Repeat every line below exactly as it reads.
-.-.-
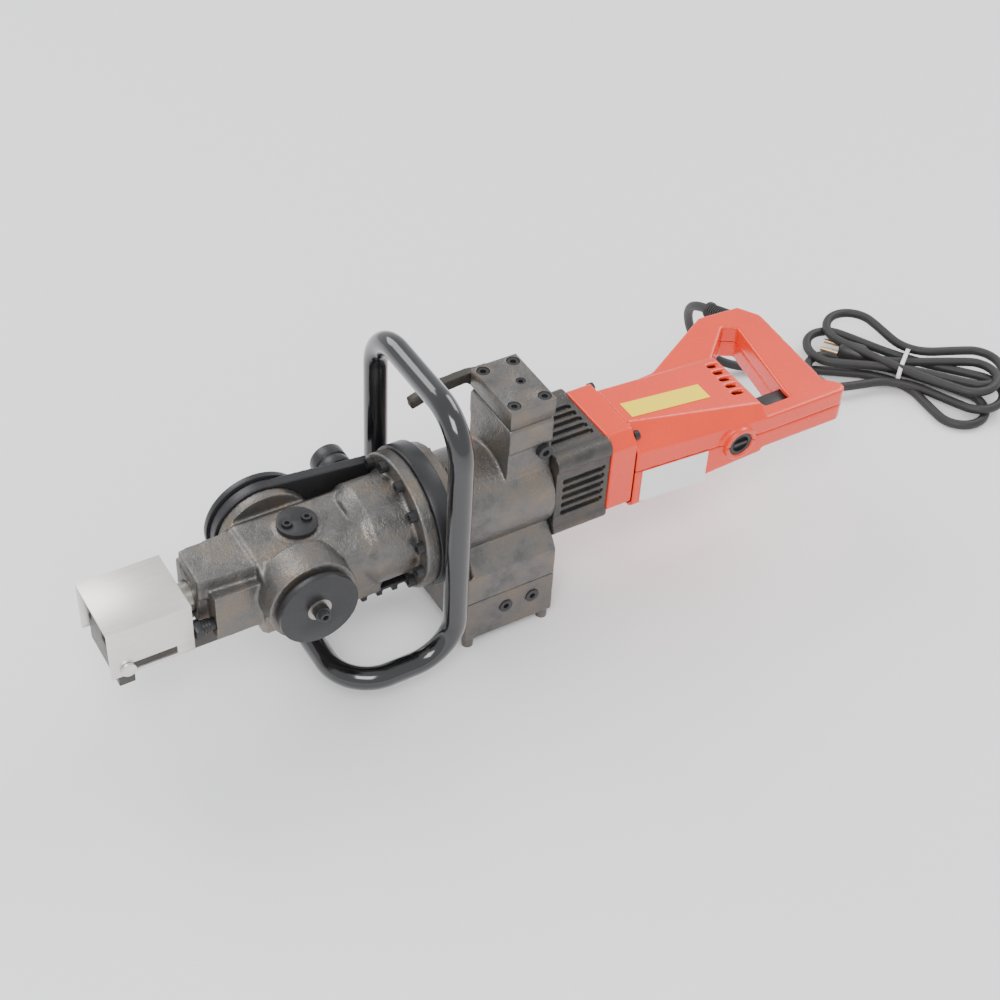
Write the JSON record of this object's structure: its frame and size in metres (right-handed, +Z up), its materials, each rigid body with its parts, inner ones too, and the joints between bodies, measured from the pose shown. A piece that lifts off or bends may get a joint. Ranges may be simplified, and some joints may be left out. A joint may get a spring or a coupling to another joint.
{
  "type": "rebar cutter",
  "caption": "Portable electro-hydraulic rebar cutter and bender with a guarded jaw, a side turntable, a loop handle and a rear D-grip.",
  "frame": {"origin": "floor point under the middle of the tool without its free cord", "axes": "+X towards the rear D-grip, +Y towards the bending turntable, +Z up"},
  "size_m": [0.965, 0.254, 0.2855],
  "materials": {
    "cast_iron": "rough sand cast, satin graphite finish",
    "cast_cover": "machined cast cover, satin",
    "gear_cast": "dark painted die casting",
    "black_steel": "black oxide",
    "gloss_black": "gloss black paint on tube",
    "stainless": "brushed stainless sheet",
    "tool_steel": "ground tool steel",
    "dark_steel": "dark rolled steel",
    "bronze": "bronze",
    "core_steel": "laminated core",
    "orange_plastic": "glossy moulded nylon",
    "black_plastic": "matte moulded plastic",
    "rubber": "matt rubber sheath",
    "pin_brass": "plated brass",
    "white_tie": "satin nylon",
    "yellow_label": "blank film label"
  },
  "bodies": {
    "frame": {"head_casting": "cast_iron", "pump_housing": "cast_iron", "valve_cover": "cast_cover", "bottom_cover": "cast_cover", "feet": "cast_cover", "gear_housing": "gear_cast", "side_plate": "black_steel", "rack_guide_cap": "black_steel", "guide_cap_screws": "black_steel", "under_strip": "black_steel", "flange_screws": "black_steel", "handle_collar": "black_steel", "valve_cover_screws": "black_steel", "socket_plugs": "black_steel", "ring_screws": "black_steel", "support_pin": "black_steel", "loop_handle_bow": "gloss_black", "loop_handle_rest": "gloss_black", "guard_screws": "stainless", "fixed_blade": "tool_steel", "return_spring": "tool_steel", "pump_plungers": "tool_steel", "motor_bearings": "tool_steel", "trigger_spring": "tool_steel", "lever_pin": "tool_steel", "jaw_frame": "dark_steel", "shaft_bushes": "bronze", "brush_sets": "bronze", "stator": "core_steel", "motor_ring": "orange_plastic", "handle_upper": "orange_plastic", "handle_lower": "orange_plastic", "brush_caps": "black_plastic", "switch_body": "black_plastic", "mains_plug": "black_plastic", "strain_relief": "rubber", "cord_lead": "rubber", "cord_hank": "rubber", "plug_pins": "pin_brass", "cable_tie": "white_tie", "name_plate": "white_tie", "top_sticker": "yellow_label"},
    "ram": {"ram_rack": "tool_steel", "piston": "tool_steel", "moving_blade": "tool_steel"},
    "bend_drive": {"bend_shaft": "tool_steel", "shaft_end_disc": "black_steel", "bend_turntable": "black_steel", "bend_pin": "tool_steel"},
    "centre_roller_body": {"centre_roller": "tool_steel"},
    "bend_roller_body": {"bend_roller": "tool_steel"},
    "support_roller_body": {"support_roller": "black_steel"},
    "guard": {"blade_guard": "stainless"},
    "presser": {"presser_bolt": "black_steel"},
    "lever": {"release_lever": "dark_steel"},
    "trigger_body": {"trigger": "black_plastic"},
    "armature": {"armature_shaft": "tool_steel", "armature_core": "core_steel", "cooling_fan": "black_plastic"},
    "eccentric": {"eccentric_shaft": "tool_steel"}
  },
  "joints": [
    {"name": "ram_slide", "type": "slide", "parent": "frame", "child": "ram", "axis": [-1, 0, 0], "range_m": [0, 0.0392], "stiffness_N_per_m": 300, "springref_m": -0.004, "deforming": ["return_spring"]},
    {"name": "bend_turn", "type": "hinge", "parent": "frame", "child": "bend_drive", "pos_m": [-0.1815, -0.00625, 0.1335], "axis": [0, -1, 0], "range_deg": [0, 180]},
    {"name": "centre_roller_spin", "type": "hinge", "parent": "bend_drive", "child": "centre_roller_body", "pos_m": [-0.1815, 0.05575, 0.1335], "axis": [0, 1, 0], "continuous": true},
    {"name": "bend_roller_spin", "type": "hinge", "parent": "bend_drive", "child": "bend_roller_body", "pos_m": [-0.1815, 0.05575, 0.0995], "axis": [0, 1, 0], "continuous": true},
    {"name": "support_roller_spin", "type": "hinge", "parent": "frame", "child": "support_roller_body", "pos_m": [-0.1075, 0.05575, 0.15], "axis": [0, 1, 0], "continuous": true},
    {"name": "guard_slide", "type": "slide", "parent": "frame", "child": "guard", "axis": [-1, 0, 0], "range_m": [0, 0.036]},
    {"name": "presser_adjust", "type": "slide", "parent": "frame", "child": "presser", "axis": [1, 0, 0], "range_m": [0, 0.003]},
    {"name": "lever_lift", "type": "hinge", "parent": "frame", "child": "lever", "pos_m": [0.0205, 0.03375, 0.212], "axis": [0, 1, 0], "range_deg": [0, 30]},
    {"name": "trigger_press", "type": "slide", "parent": "frame", "child": "trigger_body", "axis": [1, 0, 0], "range_m": [0, 0.006], "stiffness_N_per_m": 700, "springref_m": -0.003, "deforming": ["trigger_spring"]},
    {"name": "armature_spin", "type": "hinge", "parent": "frame", "child": "armature", "pos_m": [0.1405, -0.00625, 0.13], "axis": [1, 0, 0], "continuous": true},
    {"name": "eccentric_spin", "type": "hinge", "parent": "frame", "child": "eccentric", "pos_m": [0.0405, -0.00625, 0.112], "axis": [1, 0, 0], "continuous": true}
  ],
  "couplings": [
    {"joint": "bend_turn", "follows": "ram_slide", "rad_per_m": 80},
    {"joint": "eccentric_spin", "follows": "armature_spin", "ratio": -0.33333}
  ]
}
-.-.-
__Problem solution__:
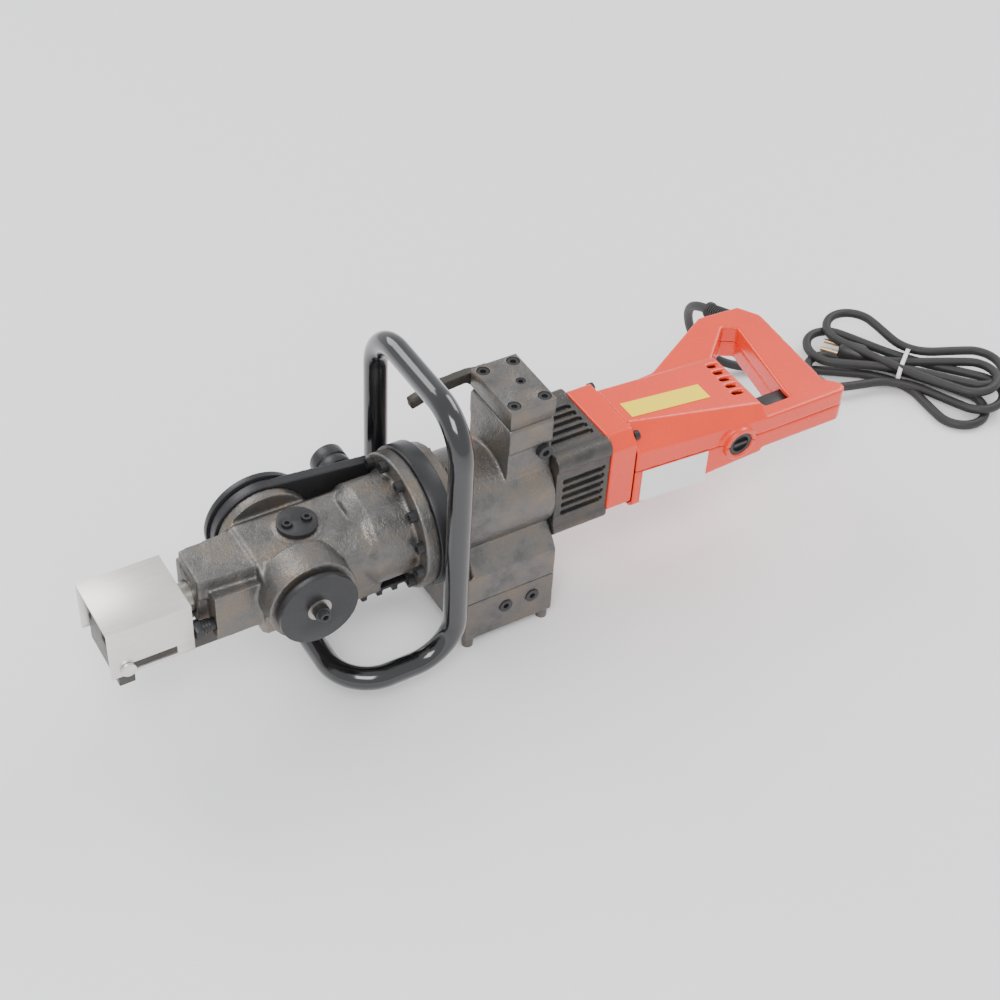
Write the JSON record of this object's structure: its frame and size in metres (right-handed, +Z up), its materials, each rigid body with its parts, inner ones too, and the joints between bodies, measured from the pose shown. A piece that lifts off or bends may get a joint. Ranges may be simplified, and some joints may be left out. A joint may get a spring or a coupling to another joint.
{
  "type": "rebar cutter",
  "caption": "Portable electro-hydraulic rebar cutter and bender with a guarded jaw, a side turntable, a loop handle and a rear D-grip.",
  "frame": {"origin": "floor point under the middle of the tool without its free cord", "axes": "+X towards the rear D-grip, +Y towards the bending turntable, +Z up"},
  "size_m": [0.965, 0.254, 0.2855],
  "materials": {
    "cast_iron": "rough sand cast, satin graphite finish",
    "cast_cover": "machined cast cover, satin",
    "gear_cast": "dark painted die casting",
    "black_steel": "black oxide",
    "gloss_black": "gloss black paint on tube",
    "stainless": "brushed stainless sheet",
    "tool_steel": "ground tool steel",
    "dark_steel": "dark rolled steel",
    "bronze": "bronze",
    "core_steel": "laminated core",
    "orange_plastic": "glossy moulded nylon",
    "black_plastic": "matte moulded plastic",
    "rubber": "matt rubber sheath",
    "pin_brass": "plated brass",
    "white_tie": "satin nylon",
    "yellow_label": "blank film label"
  },
  "bodies": {
    "frame": {"head_casting": "cast_iron", "pump_housing": "cast_iron", "valve_cover": "cast_cover", "bottom_cover": "cast_cover", "feet": "cast_cover", "gear_housing": "gear_cast", "side_plate": "black_steel", "rack_guide_cap": "black_steel", "guide_cap_screws": "black_steel", "under_strip": "black_steel", "flange_screws": "black_steel", "handle_collar": "black_steel", "valve_cover_screws": "black_steel", "socket_plugs": "black_steel", "ring_screws": "black_steel", "support_pin": "black_steel", "loop_handle_bow": "gloss_black", "loop_handle_rest": "gloss_black", "guard_screws": "stainless", "fixed_blade": "tool_steel", "return_spring": "tool_steel", "pump_plungers": "tool_steel", "motor_bearings": "tool_steel", "trigger_spring": "tool_steel", "lever_pin": "tool_steel", "jaw_frame": "dark_steel", "shaft_bushes": "bronze", "brush_sets": "bronze", "stator": "core_steel", "motor_ring": "orange_plastic", "handle_upper": "orange_plastic", "handle_lower": "orange_plastic", "brush_caps": "black_plastic", "switch_body": "black_plastic", "mains_plug": "black_plastic", "strain_relief": "rubber", "cord_lead": "rubber", "cord_hank": "rubber", "plug_pins": "pin_brass", "cable_tie": "white_tie", "name_plate": "white_tie", "top_sticker": "yellow_label"},
    "ram": {"ram_rack": "tool_steel", "piston": "tool_steel", "moving_blade": "tool_steel"},
    "bend_drive": {"bend_shaft": "tool_steel", "shaft_end_disc": "black_steel", "bend_turntable": "black_steel", "bend_pin": "tool_steel"},
    "centre_roller_body": {"centre_roller": "tool_steel"},
    "bend_roller_body": {"bend_roller": "tool_steel"},
    "support_roller_body": {"support_roller": "black_steel"},
    "guard": {"blade_guard": "stainless"},
    "presser": {"presser_bolt": "black_steel"},
    "lever": {"release_lever": "dark_steel"},
    "trigger_body": {"trigger": "black_plastic"},
    "armature": {"armature_shaft": "tool_steel", "armature_core": "core_steel", "cooling_fan": "black_plastic"},
    "eccentric": {"eccentric_shaft": "tool_steel"}
  },
  "joints": [
    {"name": "ram_slide", "type": "slide", "parent": "frame", "child": "ram", "axis": [-1, 0, 0], "range_m": [0, 0.0392], "stiffness_N_per_m": 300, "springref_m": -0.004, "deforming": ["return_spring"]},
    {"name": "bend_turn", "type": "hinge", "parent": "frame", "child": "bend_drive", "pos_m": [-0.1815, -0.00625, 0.1335], "axis": [0, -1, 0], "range_deg": [0, 180]},
    {"name": "centre_roller_spin", "type": "hinge", "parent": "bend_drive", "child": "centre_roller_body", "pos_m": [-0.1815, 0.05575, 0.1335], "axis": [0, 1, 0], "continuous": true},
    {"name": "bend_roller_spin", "type": "hinge", "parent": "bend_drive", "child": "bend_roller_body", "pos_m": [-0.1815, 0.05575, 0.0995], "axis": [0, 1, 0], "continuous": true},
    {"name": "support_roller_spin", "type": "hinge", "parent": "frame", "child": "support_roller_body", "pos_m": [-0.1075, 0.05575, 0.15], "axis": [0, 1, 0], "continuous": true},
    {"name": "guard_slide", "type": "slide", "parent": "frame", "child": "guard", "axis": [-1, 0, 0], "range_m": [0, 0.036]},
    {"name": "presser_adjust", "type": "slide", "parent": "frame", "child": "presser", "axis": [1, 0, 0], "range_m": [0, 0.003]},
    {"name": "lever_lift", "type": "hinge", "parent": "frame", "child": "lever", "pos_m": [0.0205, 0.03375, 0.212], "axis": [0, 1, 0], "range_deg": [0, 30]},
    {"name": "trigger_press", "type": "slide", "parent": "frame", "child": "trigger_body", "axis": [1, 0, 0], "range_m": [0, 0.006], "stiffness_N_per_m": 700, "springref_m": -0.003, "deforming": ["trigger_spring"]},
    {"name": "armature_spin", "type": "hinge", "parent": "frame", "child": "armature", "pos_m": [0.1405, -0.00625, 0.13], "axis": [1, 0, 0], "continuous": true},
    {"name": "eccentric_spin", "type": "hinge", "parent": "frame", "child": "eccentric", "pos_m": [0.0405, -0.00625, 0.112], "axis": [1, 0, 0], "continuous": true}
  ],
  "couplings": [
    {"joint": "bend_turn", "follows": "ram_slide", "rad_per_m": 80},
    {"joint": "eccentric_spin", "follows": "armature_spin", "ratio": -0.33333}
  ]
}